_Records to use_.
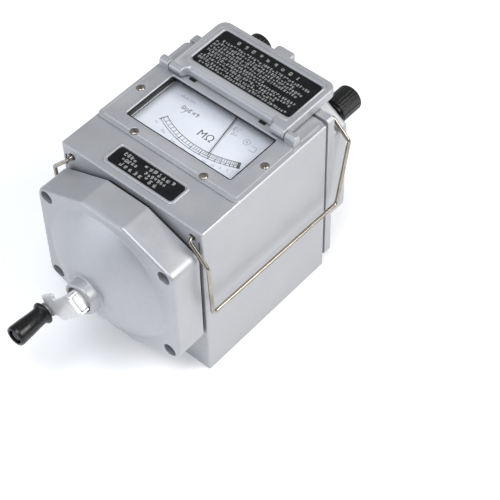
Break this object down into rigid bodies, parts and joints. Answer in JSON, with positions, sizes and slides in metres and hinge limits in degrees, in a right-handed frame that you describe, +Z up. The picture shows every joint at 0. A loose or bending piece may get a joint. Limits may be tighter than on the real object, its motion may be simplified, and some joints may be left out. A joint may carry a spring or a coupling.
{
  "type": "insulation resistance tester",
  "caption": "Hand-cranked insulation resistance tester: cast case with domed gear cover, folding crank, glazed ohm scale under a hinged lid, rear screw terminals and wire carrying bails.",
  "frame": {"origin": "centre of the case's bottom face, which stands on the bench", "axes": "+Z up; +Y from the crank end to the terminal end, along the crank shaft; +X to the right seen from the crank end"},
  "size_m": [0.1364, 0.2617, 0.15],
  "materials": {
    "casting": "satin silver-grey paint over an aluminium casting, with a faint metallic sparkle",
    "black_plate": "gloss black enamel on thin sheet",
    "bakelite": "polished black phenolic moulding",
    "chrome": "bright nickel-chrome plate",
    "steel": "bright zinc-plated steel",
    "brass": "machined brass",
    "screw": "plated screw heads with a warm, slightly coppery tone",
    "copper": "enamelled copper winding wire",
    "white_card": "matt white scale plate",
    "glass": "clear flat window glass",
    "magnet": "dark magnet alloy and stacked laminations",
    "board": "green glass-fibre circuit board with its resistors",
    "capacitor": "sleeved capacitor can"
  },
  "bodies": {
    "root": {"main_case": "casting", "front_cover": "casting", "rear_cover": "casting", "meter_panel": "casting", "nameplate": "black_plate", "lid_pin_left": "steel", "lid_pin_right": "steel", "window_gasket": "bakelite", "window_glass": "glass", "meter_tray": "bakelite", "dial_plate": "white_card", "magnet_system": "magnet", "shaft_bush": "brass", "gear_frame": "steel", "stator_core": "magnet", "generator_coil": "copper", "bearing_bracket": "steel", "circuit_board": "board", "capacitor": "capacitor", "front_screw_1": "steel", "rear_screw_1": "steel", "panel_screw_1": "screw", "front_screw_2": "steel", "rear_screw_2": "steel", "panel_screw_2": "screw", "front_screw_3": "steel", "rear_screw_3": "steel", "panel_screw_3": "screw", "front_screw_4": "steel", "rear_screw_4": "steel", "panel_screw_4": "screw", "line_terminal_base": "bakelite", "line_terminal_stud": "brass", "earth_terminal_base": "bakelite", "earth_terminal_stud": "brass", "guard_terminal_base": "bakelite", "guard_terminal_stud": "brass"},
    "crank": {"crank_shaft": "steel", "crank_hub": "chrome", "fold_pin": "steel", "drive_gear": "brass"},
    "arm": {"crank_arm": "steel", "grip_spindle": "steel"},
    "grip": {"grip": "bakelite"},
    "idler": {"idler_gear": "brass"},
    "rotor": {"rotor_shaft": "steel", "rotor_magnet": "magnet", "governor": "brass"},
    "lid": {"lid": "casting", "lid_label": "black_plate"},
    "needle": {"pointer": "black_plate", "moving_coil": "copper"},
    "bail_left": {"bail_left": "chrome"},
    "bail_right": {"bail_right": "chrome"},
    "line_washer": {"line_terminal_washer": "chrome"},
    "line_knob": {"line_terminal_knob": "bakelite"},
    "earth_washer": {"earth_terminal_washer": "chrome"},
    "earth_knob": {"earth_terminal_knob": "bakelite"},
    "guard_washer": {"guard_terminal_washer": "chrome"},
    "guard_knob": {"guard_terminal_knob": "bakelite"}
  },
  "joints": [
    {"name": "crank_turn", "type": "hinge", "parent": "root", "child": "crank", "pos_m": [0, -0.0595, 0.0788], "axis": [0, 1, 0], "continuous": true},
    {"name": "arm_fold", "type": "hinge", "parent": "crank", "child": "arm", "pos_m": [0.00543, -0.1174, 0.08494], "axis": [-0.749, 0, 0.6626], "range_deg": [0, 165]},
    {"name": "grip_spin", "type": "hinge", "parent": "arm", "child": "grip", "pos_m": [-0.0236, -0.1295, 0.05695], "axis": [0, 1, 0], "continuous": true},
    {"name": "idler_turn", "type": "hinge", "parent": "root", "child": "idler", "pos_m": [0.03, -0.0475, 0.05234], "axis": [0, 1, 0], "continuous": true},
    {"name": "rotor_turn", "type": "hinge", "parent": "root", "child": "rotor", "pos_m": [0, -0.0375, 0.05234], "axis": [0, 1, 0], "continuous": true},
    {"name": "lid_hinge", "type": "hinge", "parent": "root", "child": "lid", "pos_m": [0, 0.0325, 0.1463], "axis": [1, 0, 0], "range_deg": [0, 180]},
    {"name": "pointer_swing", "type": "hinge", "parent": "root", "child": "needle", "pos_m": [0.0025, 0.0535, 0.1305], "axis": [0, 0, 1], "range_deg": [-46.5, 22]},
    {"name": "bail_left_swing", "type": "hinge", "parent": "root", "child": "bail_left", "pos_m": [-0.0514, 0.0063, 0.1315], "axis": [0, 1, 0], "range_deg": [0, 134]},
    {"name": "bail_right_swing", "type": "hinge", "parent": "root", "child": "bail_right", "pos_m": [0.0514, 0.0063, 0.1315], "axis": [0, -1, 0], "range_deg": [0, 134]},
    {"name": "line_travel", "type": "slide", "parent": "root", "child": "line_washer", "axis": [0, 1, 0], "range_m": [0, 0.0032]},
    {"name": "line_turn", "type": "hinge", "parent": "line_washer", "child": "line_knob", "pos_m": [0.039, 0.0835, 0.1124], "axis": [0, 1, 0], "range_deg": [0, 1440]},
    {"name": "earth_travel", "type": "slide", "parent": "root", "child": "earth_washer", "axis": [0, 1, 0], "range_m": [0, 0.0032]},
    {"name": "earth_turn", "type": "hinge", "parent": "earth_washer", "child": "earth_knob", "pos_m": [-0.039, 0.0835, 0.1124], "axis": [0, 1, 0], "range_deg": [0, 1440]},
    {"name": "guard_travel", "type": "slide", "parent": "root", "child": "guard_washer", "axis": [0, 1, 0], "range_m": [0, 0.0032]},
    {"name": "guard_turn", "type": "hinge", "parent": "guard_washer", "child": "guard_knob", "pos_m": [0, 0.0835, 0.084], "axis": [0, 1, 0], "range_deg": [0, 1440]}
  ],
  "couplings": [
    {"joint": "idler_turn", "follows": "crank_turn", "ratio": -4},
    {"joint": "rotor_turn", "follows": "crank_turn", "ratio": 16},
    {"joint": "line_travel", "follows": "line_turn", "m_per_rad": 0.00012732},
    {"joint": "earth_travel", "follows": "earth_turn", "m_per_rad": 0.00012732},
    {"joint": "guard_travel", "follows": "guard_turn", "m_per_rad": 0.00012732}
  ]
}
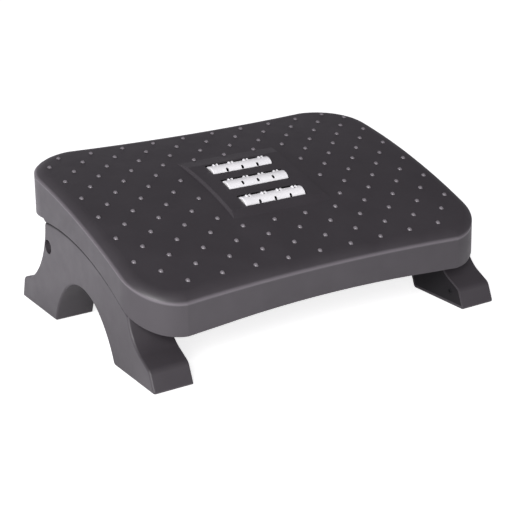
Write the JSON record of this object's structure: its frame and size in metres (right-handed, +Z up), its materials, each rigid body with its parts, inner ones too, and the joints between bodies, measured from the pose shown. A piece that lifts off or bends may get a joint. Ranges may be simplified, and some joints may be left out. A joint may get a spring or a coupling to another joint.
{
  "type": "under-desk footrest",
  "caption": "Tilting under-desk footrest: an arched, studded deck with free-turning massage rollers, hinged on a rod between arched legs.",
  "frame": {"origin": "on the floor, midway between the legs and midway between their toes", "axes": "+X to the right of the person who uses it, +Y away from that person, towards the deck's high rear edge, +Z up"},
  "size_m": [0.4534, 0.3313, 0.1756],
  "materials": {
    "deck_plastic": "black polypropylene, fine satin grain",
    "leg_plastic": "black polypropylene, fine satin grain",
    "inner_plastic": "black polypropylene, smooth, hidden",
    "roller_plastic": "near-white, smooth satin",
    "hub_plastic": "off-white, smooth",
    "bush_plastic": "natural acetal, smooth",
    "bracket_steel": "black powder coat",
    "rod_steel": "drawn, bright zinc plate",
    "screw_steel": "zinc plated",
    "pad_rubber": "matte black, soft"
  },
  "bodies": {
    "base": {"foot_pad_front_left": "pad_rubber", "foot_pad_front_right": "pad_rubber", "foot_pad_rear_left": "pad_rubber", "foot_pad_rear_right": "pad_rubber", "leg_cover_left": "inner_plastic", "leg_cover_right": "inner_plastic", "leg_cover_screws_left": "screw_steel", "leg_cover_screws_right": "screw_steel", "leg_shell_left": "leg_plastic", "leg_shell_right": "leg_plastic", "pivot_rod": "rod_steel", "rod_screw_left": "screw_steel", "rod_screw_right": "screw_steel", "rod_washer_left": "rod_steel", "rod_washer_right": "rod_steel", "stop_pads_left": "pad_rubber", "stop_pads_right": "pad_rubber", "thrust_washer_left": "bush_plastic", "thrust_washer_right": "bush_plastic"},
    "deck": {"bracket_screws_left": "screw_steel", "bracket_screws_right": "screw_steel", "cassette_screws": "screw_steel", "deck_shell": "deck_plastic", "pivot_bracket_left": "bracket_steel", "pivot_bracket_right": "bracket_steel", "pivot_bush_left": "bush_plastic", "pivot_bush_right": "bush_plastic", "roller_axle_front": "rod_steel", "roller_axle_middle": "rod_steel", "roller_axle_rear": "rod_steel", "roller_cassette": "inner_plastic"},
    "roller_front": {"roller_hub_front_left": "hub_plastic", "roller_hub_front_right": "hub_plastic", "roller_sleeve_front": "roller_plastic"},
    "roller_middle": {"roller_hub_middle_left": "hub_plastic", "roller_hub_middle_right": "hub_plastic", "roller_sleeve_middle": "roller_plastic"},
    "roller_rear": {"roller_hub_rear_left": "hub_plastic", "roller_hub_rear_right": "hub_plastic", "roller_sleeve_rear": "roller_plastic"}
  },
  "joints": [
    {"name": "deck_tilt", "type": "hinge", "parent": "base", "child": "deck", "pos_m": [0, 0.0784, 0.088], "axis": [-1, 0, 0], "range_deg": [0, 20]},
    {"name": "roller_front_spin", "type": "hinge", "parent": "deck", "child": "roller_front", "pos_m": [0, -0.03724, 0.13153], "axis": [1, 0, 0], "continuous": true},
    {"name": "roller_middle_spin", "type": "hinge", "parent": "deck", "child": "roller_middle", "pos_m": [0, -0.00294, 0.14172], "axis": [1, 0, 0], "continuous": true},
    {"name": "roller_rear_spin", "type": "hinge", "parent": "deck", "child": "roller_rear", "pos_m": [0, 0.03174, 0.15052], "axis": [1, 0, 0], "continuous": true}
  ]
}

_Description of the task_. Your answer should be a single number: how many lines in the data above include "metres"?

_Exercise solution_. 2